Конкуренция из-за университета, как и все национальные распри, может вызывать либо усмешку, либо тревогу. Конечно, обиды и жалобы каждого из наших народов имеют свои основания, но это беда девятнадцатого и особенно двадцатого века. Ранний университет не был ни литовским, ни польским, ни белорусским; как и все университеты того времени, он был европейским. Его, как и все Великое княжество Литовское, нельзя мерить позднейшими мерками. Споры о том, кто «настоящий» хозяин края и его культуры, а кто — злонамеренный и опасный «иной», не раз доказывали свою пагубность, и хочется надеяться, что в новом столетии они исчезнут. Увы, тут трудно быть пророком.
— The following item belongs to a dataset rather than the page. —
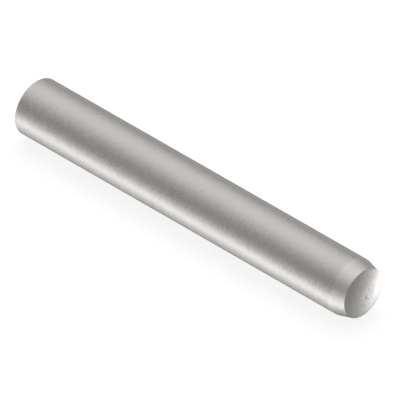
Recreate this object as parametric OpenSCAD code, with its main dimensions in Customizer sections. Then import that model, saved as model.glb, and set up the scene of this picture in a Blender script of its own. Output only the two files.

Я поступил в университет после смерти Сталина. Мне было шестнадцать лет, и я был одним из самых молодых его студентов. Времена становились более спокойными — более вегетарианскими, как говаривала Анна Ахматова. Кончилась война с антикоммунистическими партизанами, большинство из них погибло; ссылки прекратились, люди — хотя далеко не все — начали возвращаться из Сибири и тюрем. Но все еще царил советский полумрак. Довоенных польских профессоров давно выгнали — официально это называлось репатриацией, — а литовских профессоров не хватало: одни оказались в Америке, другие — в лагерях или под землей, третьим просто не разрешали преподавать. Их места заняли, в лучшем случае, учителя гимназий (чаще всего сломленные и запуганные), в худшем — молодые циники и карьеристы, в самом ужасном — лица, посылавшие на каторгу других. Между ними было много приезжих из России, которые легче, чем местные, приспособлялись к обстоятельствам. Преподавание велось на литовском языке: литовские коммунисты считали это своей заслугой, но властям, наверное, было все равно, на каком языке преподают — важней было, что на этом языке говорят. Марксизм (о, если бы это был марксизм!) и военное дело съедали все наше время. Лучшая часть университетской библиотеки была доступна только по специальным разрешениям, получить которые было практически невозможно. Какие-либо изменения начались очень нескоро, а инерция системы задерживала их до последнего мгновения.